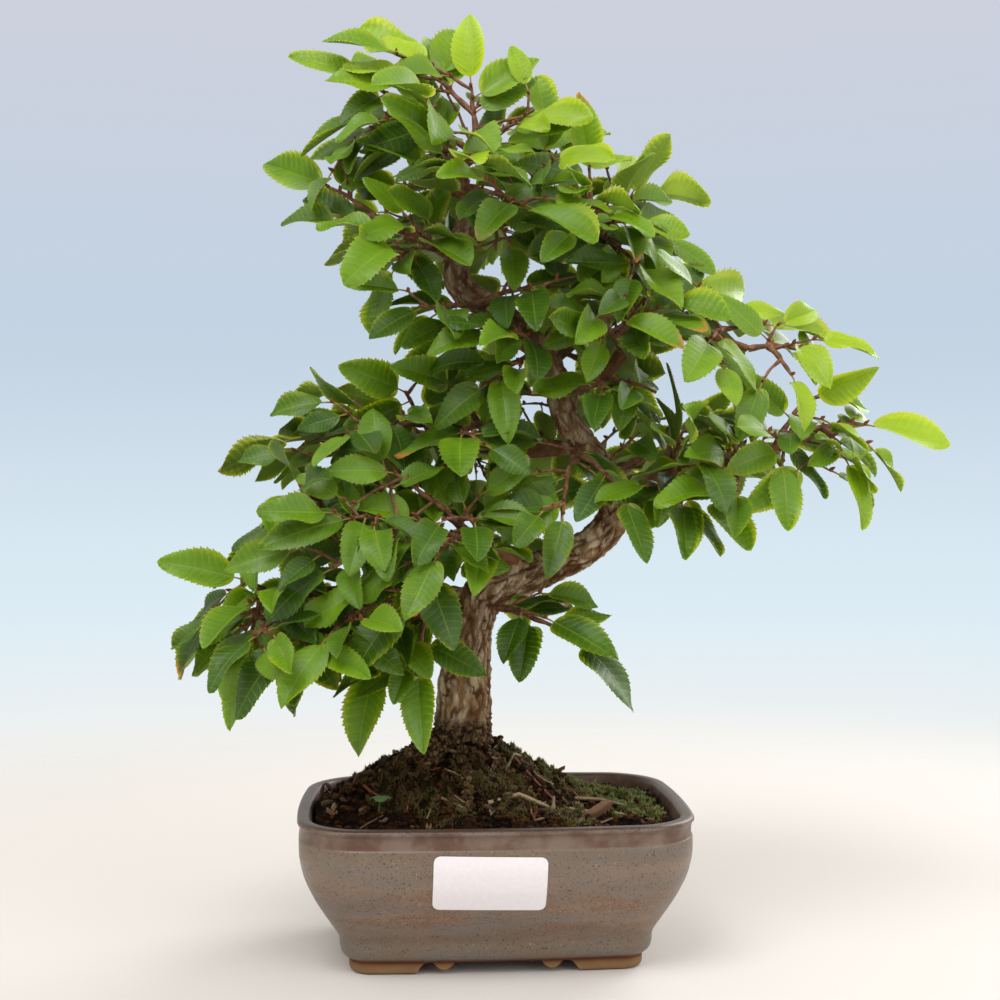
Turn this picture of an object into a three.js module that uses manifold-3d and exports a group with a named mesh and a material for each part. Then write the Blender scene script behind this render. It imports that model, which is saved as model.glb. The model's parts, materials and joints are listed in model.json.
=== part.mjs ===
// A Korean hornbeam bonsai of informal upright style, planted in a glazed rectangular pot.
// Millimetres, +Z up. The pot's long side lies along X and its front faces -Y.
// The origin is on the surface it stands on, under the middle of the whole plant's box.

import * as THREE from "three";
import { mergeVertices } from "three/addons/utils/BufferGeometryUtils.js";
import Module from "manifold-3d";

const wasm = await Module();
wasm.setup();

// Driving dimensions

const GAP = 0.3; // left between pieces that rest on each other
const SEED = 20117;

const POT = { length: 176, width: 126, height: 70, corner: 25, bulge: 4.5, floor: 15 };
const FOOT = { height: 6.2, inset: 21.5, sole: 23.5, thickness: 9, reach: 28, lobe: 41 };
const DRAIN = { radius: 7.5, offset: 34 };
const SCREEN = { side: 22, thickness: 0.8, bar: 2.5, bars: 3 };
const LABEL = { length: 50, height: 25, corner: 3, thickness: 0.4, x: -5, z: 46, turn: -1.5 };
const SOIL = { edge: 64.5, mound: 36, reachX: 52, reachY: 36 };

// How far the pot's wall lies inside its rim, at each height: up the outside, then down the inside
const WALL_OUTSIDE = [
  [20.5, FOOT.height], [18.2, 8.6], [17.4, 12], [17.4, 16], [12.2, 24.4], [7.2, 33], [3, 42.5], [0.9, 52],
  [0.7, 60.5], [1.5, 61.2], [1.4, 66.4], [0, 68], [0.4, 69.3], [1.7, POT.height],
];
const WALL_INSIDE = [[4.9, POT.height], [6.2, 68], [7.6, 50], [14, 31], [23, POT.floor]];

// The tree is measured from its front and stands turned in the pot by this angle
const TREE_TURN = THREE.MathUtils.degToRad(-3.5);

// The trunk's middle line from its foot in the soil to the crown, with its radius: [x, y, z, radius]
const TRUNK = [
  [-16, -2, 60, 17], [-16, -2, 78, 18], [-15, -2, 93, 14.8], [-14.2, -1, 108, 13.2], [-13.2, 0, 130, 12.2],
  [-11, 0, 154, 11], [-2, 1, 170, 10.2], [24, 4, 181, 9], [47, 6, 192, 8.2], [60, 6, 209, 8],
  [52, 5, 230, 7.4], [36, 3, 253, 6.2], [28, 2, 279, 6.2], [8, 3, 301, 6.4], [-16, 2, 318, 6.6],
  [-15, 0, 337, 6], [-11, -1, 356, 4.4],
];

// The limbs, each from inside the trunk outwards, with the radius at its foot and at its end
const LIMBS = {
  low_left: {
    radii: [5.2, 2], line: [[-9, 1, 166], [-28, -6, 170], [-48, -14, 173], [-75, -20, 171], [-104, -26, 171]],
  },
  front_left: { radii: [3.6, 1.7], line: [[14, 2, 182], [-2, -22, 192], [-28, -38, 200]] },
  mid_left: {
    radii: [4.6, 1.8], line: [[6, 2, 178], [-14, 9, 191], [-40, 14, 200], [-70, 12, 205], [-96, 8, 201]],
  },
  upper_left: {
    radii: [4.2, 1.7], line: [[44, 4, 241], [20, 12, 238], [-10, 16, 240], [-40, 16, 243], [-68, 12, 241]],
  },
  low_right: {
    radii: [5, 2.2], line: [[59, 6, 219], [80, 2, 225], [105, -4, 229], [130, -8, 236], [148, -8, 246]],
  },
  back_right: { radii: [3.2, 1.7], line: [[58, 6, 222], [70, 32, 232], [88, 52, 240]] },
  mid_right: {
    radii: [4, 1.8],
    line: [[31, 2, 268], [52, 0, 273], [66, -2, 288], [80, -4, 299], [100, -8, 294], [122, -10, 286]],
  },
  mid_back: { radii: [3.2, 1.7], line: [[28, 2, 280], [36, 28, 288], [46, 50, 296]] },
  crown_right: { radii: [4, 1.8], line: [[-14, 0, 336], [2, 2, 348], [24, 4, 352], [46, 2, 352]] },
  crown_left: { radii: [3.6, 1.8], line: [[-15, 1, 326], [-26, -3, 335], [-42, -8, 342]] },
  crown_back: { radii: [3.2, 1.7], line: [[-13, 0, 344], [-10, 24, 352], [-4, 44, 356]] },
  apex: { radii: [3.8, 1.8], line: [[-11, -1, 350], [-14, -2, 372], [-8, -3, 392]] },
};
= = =
(WHAT TO DO)
Without changing a word, restate the whole listing.

(REPLY TO THE EXERCISE)
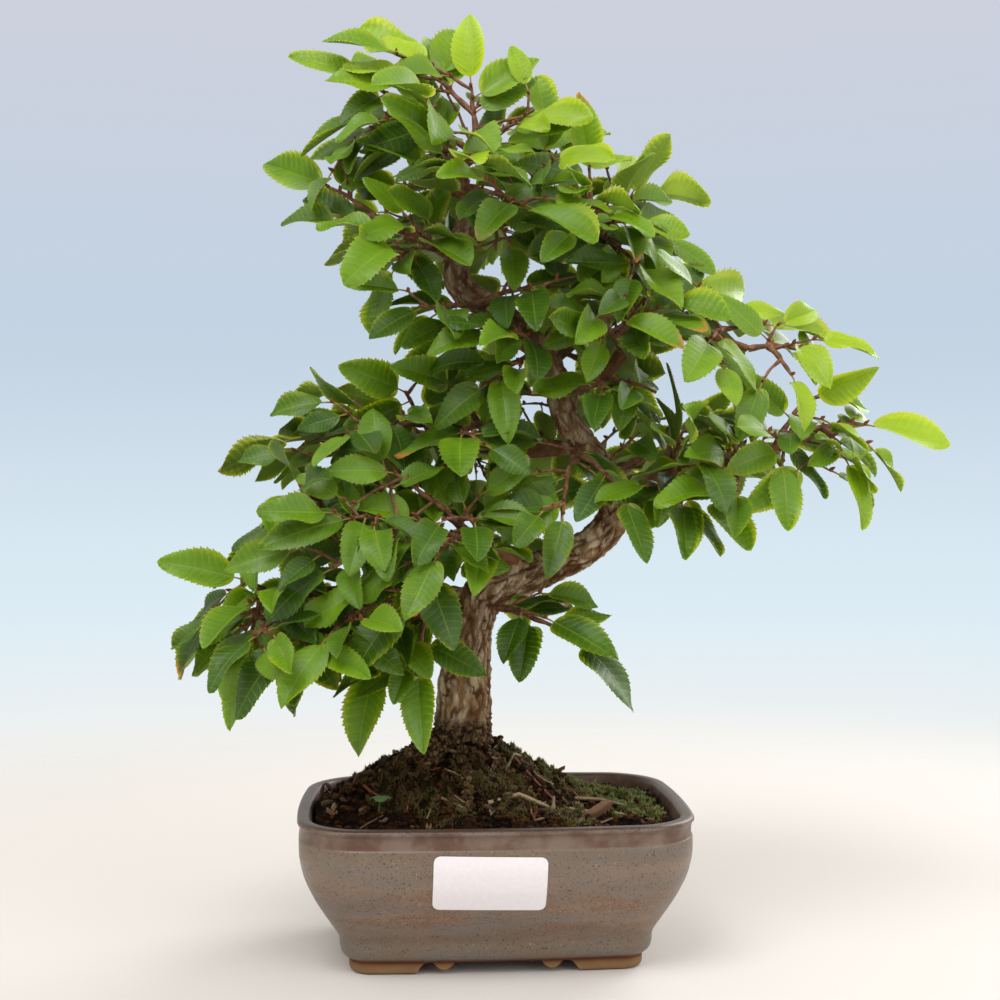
Turn this picture of an object into a three.js module that uses manifold-3d and exports a group with a named mesh and a material for each part. Then write the Blender scene script behind this render. It imports that model, which is saved as model.glb. The model's parts, materials and joints are listed in model.json.
=== part.mjs ===
// A Korean hornbeam bonsai of informal upright style, planted in a glazed rectangular pot.
// Millimetres, +Z up. The pot's long side lies along X and its front faces -Y.
// The origin is on the surface it stands on, under the middle of the whole plant's box.

import * as THREE from "three";
import { mergeVertices } from "three/addons/utils/BufferGeometryUtils.js";
import Module from "manifold-3d";

const wasm = await Module();
wasm.setup();

// Driving dimensions

const GAP = 0.3; // left between pieces that rest on each other
const SEED = 20117;

const POT = { length: 176, width: 126, height: 70, corner: 25, bulge: 4.5, floor: 15 };
const FOOT = { height: 6.2, inset: 21.5, sole: 23.5, thickness: 9, reach: 28, lobe: 41 };
const DRAIN = { radius: 7.5, offset: 34 };
const SCREEN = { side: 22, thickness: 0.8, bar: 2.5, bars: 3 };
const LABEL = { length: 50, height: 25, corner: 3, thickness: 0.4, x: -5, z: 46, turn: -1.5 };
const SOIL = { edge: 64.5, mound: 36, reachX: 52, reachY: 36 };

// How far the pot's wall lies inside its rim, at each height: up the outside, then down the inside
const WALL_OUTSIDE = [
  [20.5, FOOT.height], [18.2, 8.6], [17.4, 12], [17.4, 16], [12.2, 24.4], [7.2, 33], [3, 42.5], [0.9, 52],
  [0.7, 60.5], [1.5, 61.2], [1.4, 66.4], [0, 68], [0.4, 69.3], [1.7, POT.height],
];
const WALL_INSIDE = [[4.9, POT.height], [6.2, 68], [7.6, 50], [14, 31], [23, POT.floor]];

// The tree is measured from its front and stands turned in the pot by this angle
const TREE_TURN = THREE.MathUtils.degToRad(-3.5);

// The trunk's middle line from its foot in the soil to the crown, with its radius: [x, y, z, radius]
const TRUNK = [
  [-16, -2, 60, 17], [-16, -2, 78, 18], [-15, -2, 93, 14.8], [-14.2, -1, 108, 13.2], [-13.2, 0, 130, 12.2],
  [-11, 0, 154, 11], [-2, 1, 170, 10.2], [24, 4, 181, 9], [47, 6, 192, 8.2], [60, 6, 209, 8],
  [52, 5, 230, 7.4], [36, 3, 253, 6.2], [28, 2, 279, 6.2], [8, 3, 301, 6.4], [-16, 2, 318, 6.6],
  [-15, 0, 337, 6], [-11, -1, 356, 4.4],
];

// The limbs, each from inside the trunk outwards, with the radius at its foot and at its end
const LIMBS = {
  low_left: {
    radii: [5.2, 2], line: [[-9, 1, 166], [-28, -6, 170], [-48, -14, 173], [-75, -20, 171], [-104, -26, 171]],
  },
  front_left: { radii: [3.6, 1.7], line: [[14, 2, 182], [-2, -22, 192], [-28, -38, 200]] },
  mid_left: {
    radii: [4.6, 1.8], line: [[6, 2, 178], [-14, 9, 191], [-40, 14, 200], [-70, 12, 205], [-96, 8, 201]],
  },
  upper_left: {
    radii: [4.2, 1.7], line: [[44, 4, 241], [20, 12, 238], [-10, 16, 240], [-40, 16, 243], [-68, 12, 241]],
  },
  low_right: {
    radii: [5, 2.2], line: [[59, 6, 219], [80, 2, 225], [105, -4, 229], [130, -8, 236], [148, -8, 246]],
  },
  back_right: { radii: [3.2, 1.7], line: [[58, 6, 222], [70, 32, 232], [88, 52, 240]] },
  mid_right: {
    radii: [4, 1.8],
    line: [[31, 2, 268], [52, 0, 273], [66, -2, 288], [80, -4, 299], [100, -8, 294], [122, -10, 286]],
  },
  mid_back: { radii: [3.2, 1.7], line: [[28, 2, 280], [36, 28, 288], [46, 50, 296]] },
  crown_right: { radii: [4, 1.8], line: [[-14, 0, 336], [2, 2, 348], [24, 4, 352], [46, 2, 352]] },
  crown_left: { radii: [3.6, 1.8], line: [[-15, 1, 326], [-26, -3, 335], [-42, -8, 342]] },
  crown_back: { radii: [3.2, 1.7], line: [[-13, 0, 344], [-10, 24, 352], [-4, 44, 356]] },
  apex: { radii: [3.8, 1.8], line: [[-11, -1, 350], [-14, -2, 372], [-8, -3, 392]] },
};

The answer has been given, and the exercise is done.